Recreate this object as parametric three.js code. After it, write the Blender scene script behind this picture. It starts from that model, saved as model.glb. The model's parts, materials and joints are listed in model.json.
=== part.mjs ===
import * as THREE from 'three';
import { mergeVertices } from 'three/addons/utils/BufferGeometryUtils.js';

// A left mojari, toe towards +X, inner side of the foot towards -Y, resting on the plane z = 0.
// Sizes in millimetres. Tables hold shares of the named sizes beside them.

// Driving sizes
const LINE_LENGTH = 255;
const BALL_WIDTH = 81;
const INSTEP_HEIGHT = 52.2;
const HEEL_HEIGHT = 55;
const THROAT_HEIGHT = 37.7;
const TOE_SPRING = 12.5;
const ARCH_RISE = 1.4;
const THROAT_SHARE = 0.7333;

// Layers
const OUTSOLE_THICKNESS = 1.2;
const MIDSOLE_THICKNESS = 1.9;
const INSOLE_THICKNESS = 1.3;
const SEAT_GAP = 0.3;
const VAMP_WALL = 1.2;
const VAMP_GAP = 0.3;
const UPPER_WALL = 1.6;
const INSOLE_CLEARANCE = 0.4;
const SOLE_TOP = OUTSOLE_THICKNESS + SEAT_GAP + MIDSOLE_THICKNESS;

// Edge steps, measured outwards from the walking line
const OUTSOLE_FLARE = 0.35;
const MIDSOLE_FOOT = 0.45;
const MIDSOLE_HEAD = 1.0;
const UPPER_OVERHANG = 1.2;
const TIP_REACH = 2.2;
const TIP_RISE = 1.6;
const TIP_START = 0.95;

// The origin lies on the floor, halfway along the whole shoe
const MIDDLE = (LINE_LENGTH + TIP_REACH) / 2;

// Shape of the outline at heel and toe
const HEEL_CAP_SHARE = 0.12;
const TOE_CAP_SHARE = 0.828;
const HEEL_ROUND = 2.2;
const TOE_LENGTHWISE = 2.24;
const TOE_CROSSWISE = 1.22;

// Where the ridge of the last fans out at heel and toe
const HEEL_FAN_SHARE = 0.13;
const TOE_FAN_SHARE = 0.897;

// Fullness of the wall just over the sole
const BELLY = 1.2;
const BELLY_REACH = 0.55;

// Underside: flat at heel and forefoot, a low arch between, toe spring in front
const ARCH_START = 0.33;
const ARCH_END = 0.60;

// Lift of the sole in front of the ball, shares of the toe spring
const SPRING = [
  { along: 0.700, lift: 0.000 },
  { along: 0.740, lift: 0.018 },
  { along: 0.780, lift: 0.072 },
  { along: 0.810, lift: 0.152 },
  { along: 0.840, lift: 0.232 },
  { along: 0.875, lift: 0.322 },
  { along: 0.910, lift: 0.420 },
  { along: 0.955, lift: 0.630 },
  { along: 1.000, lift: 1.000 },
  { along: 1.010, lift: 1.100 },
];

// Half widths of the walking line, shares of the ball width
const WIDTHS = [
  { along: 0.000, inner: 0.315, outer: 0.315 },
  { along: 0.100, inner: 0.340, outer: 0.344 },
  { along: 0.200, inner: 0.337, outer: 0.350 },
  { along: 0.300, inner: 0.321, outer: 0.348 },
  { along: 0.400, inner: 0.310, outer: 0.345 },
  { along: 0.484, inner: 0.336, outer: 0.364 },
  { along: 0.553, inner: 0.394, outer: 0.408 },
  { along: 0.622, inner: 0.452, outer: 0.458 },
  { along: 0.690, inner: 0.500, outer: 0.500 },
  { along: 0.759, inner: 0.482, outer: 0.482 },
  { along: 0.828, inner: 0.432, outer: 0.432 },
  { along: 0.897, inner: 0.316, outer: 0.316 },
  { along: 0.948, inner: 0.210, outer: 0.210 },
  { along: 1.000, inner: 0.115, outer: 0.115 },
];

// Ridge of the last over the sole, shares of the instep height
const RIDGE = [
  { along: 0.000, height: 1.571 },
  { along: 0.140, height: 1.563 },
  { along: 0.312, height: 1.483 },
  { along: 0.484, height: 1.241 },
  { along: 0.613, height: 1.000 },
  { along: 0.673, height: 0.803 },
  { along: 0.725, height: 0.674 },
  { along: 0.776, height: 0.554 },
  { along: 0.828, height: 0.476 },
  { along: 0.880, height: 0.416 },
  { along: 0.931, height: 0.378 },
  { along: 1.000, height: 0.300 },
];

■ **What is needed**
Recite the full listing above exactly.

■ **Solution**
Recreate this object as parametric three.js code. After it, write the Blender scene script behind this picture. It starts from that model, saved as model.glb. The model's parts, materials and joints are listed in model.json.
=== part.mjs ===
import * as THREE from 'three';
import { mergeVertices } from 'three/addons/utils/BufferGeometryUtils.js';

// A left mojari, toe towards +X, inner side of the foot towards -Y, resting on the plane z = 0.
// Sizes in millimetres. Tables hold shares of the named sizes beside them.

// Driving sizes
const LINE_LENGTH = 255;
const BALL_WIDTH = 81;
const INSTEP_HEIGHT = 52.2;
const HEEL_HEIGHT = 55;
const THROAT_HEIGHT = 37.7;
const TOE_SPRING = 12.5;
const ARCH_RISE = 1.4;
const THROAT_SHARE = 0.7333;

// Layers
const OUTSOLE_THICKNESS = 1.2;
const MIDSOLE_THICKNESS = 1.9;
const INSOLE_THICKNESS = 1.3;
const SEAT_GAP = 0.3;
const VAMP_WALL = 1.2;
const VAMP_GAP = 0.3;
const UPPER_WALL = 1.6;
const INSOLE_CLEARANCE = 0.4;
const SOLE_TOP = OUTSOLE_THICKNESS + SEAT_GAP + MIDSOLE_THICKNESS;

// Edge steps, measured outwards from the walking line
const OUTSOLE_FLARE = 0.35;
const MIDSOLE_FOOT = 0.45;
const MIDSOLE_HEAD = 1.0;
const UPPER_OVERHANG = 1.2;
const TIP_REACH = 2.2;
const TIP_RISE = 1.6;
const TIP_START = 0.95;

// The origin lies on the floor, halfway along the whole shoe
const MIDDLE = (LINE_LENGTH + TIP_REACH) / 2;

// Shape of the outline at heel and toe
const HEEL_CAP_SHARE = 0.12;
const TOE_CAP_SHARE = 0.828;
const HEEL_ROUND = 2.2;
const TOE_LENGTHWISE = 2.24;
const TOE_CROSSWISE = 1.22;

// Where the ridge of the last fans out at heel and toe
const HEEL_FAN_SHARE = 0.13;
const TOE_FAN_SHARE = 0.897;

// Fullness of the wall just over the sole
const BELLY = 1.2;
const BELLY_REACH = 0.55;

// Underside: flat at heel and forefoot, a low arch between, toe spring in front
const ARCH_START = 0.33;
const ARCH_END = 0.60;

// Lift of the sole in front of the ball, shares of the toe spring
const SPRING = [
  { along: 0.700, lift: 0.000 },
  { along: 0.740, lift: 0.018 },
  { along: 0.780, lift: 0.072 },
  { along: 0.810, lift: 0.152 },
  { along: 0.840, lift: 0.232 },
  { along: 0.875, lift: 0.322 },
  { along: 0.910, lift: 0.420 },
  { along: 0.955, lift: 0.630 },
  { along: 1.000, lift: 1.000 },
  { along: 1.010, lift: 1.100 },
];

// Half widths of the walking line, shares of the ball width
const WIDTHS = [
  { along: 0.000, inner: 0.315, outer: 0.315 },
  { along: 0.100, inner: 0.340, outer: 0.344 },
  { along: 0.200, inner: 0.337, outer: 0.350 },
  { along: 0.300, inner: 0.321, outer: 0.348 },
  { along: 0.400, inner: 0.310, outer: 0.345 },
  { along: 0.484, inner: 0.336, outer: 0.364 },
  { along: 0.553, inner: 0.394, outer: 0.408 },
  { along: 0.622, inner: 0.452, outer: 0.458 },
  { along: 0.690, inner: 0.500, outer: 0.500 },
  { along: 0.759, inner: 0.482, outer: 0.482 },
  { along: 0.828, inner: 0.432, outer: 0.432 },
  { along: 0.897, inner: 0.316, outer: 0.316 },
  { along: 0.948, inner: 0.210, outer: 0.210 },
  { along: 1.000, inner: 0.115, outer: 0.115 },
];

// Ridge of the last over the sole, shares of the instep height
const RIDGE = [
  { along: 0.000, height: 1.571 },
  { along: 0.140, height: 1.563 },
  { along: 0.312, height: 1.483 },
  { along: 0.484, height: 1.241 },
  { along: 0.613, height: 1.000 },
  { along: 0.673, height: 0.803 },
  { along: 0.725, height: 0.674 },
  { along: 0.776, height: 0.554 },
  { along: 0.828, height: 0.476 },
  { along: 0.880, height: 0.416 },
  { along: 0.931, height: 0.378 },
  { along: 1.000, height: 0.300 },
];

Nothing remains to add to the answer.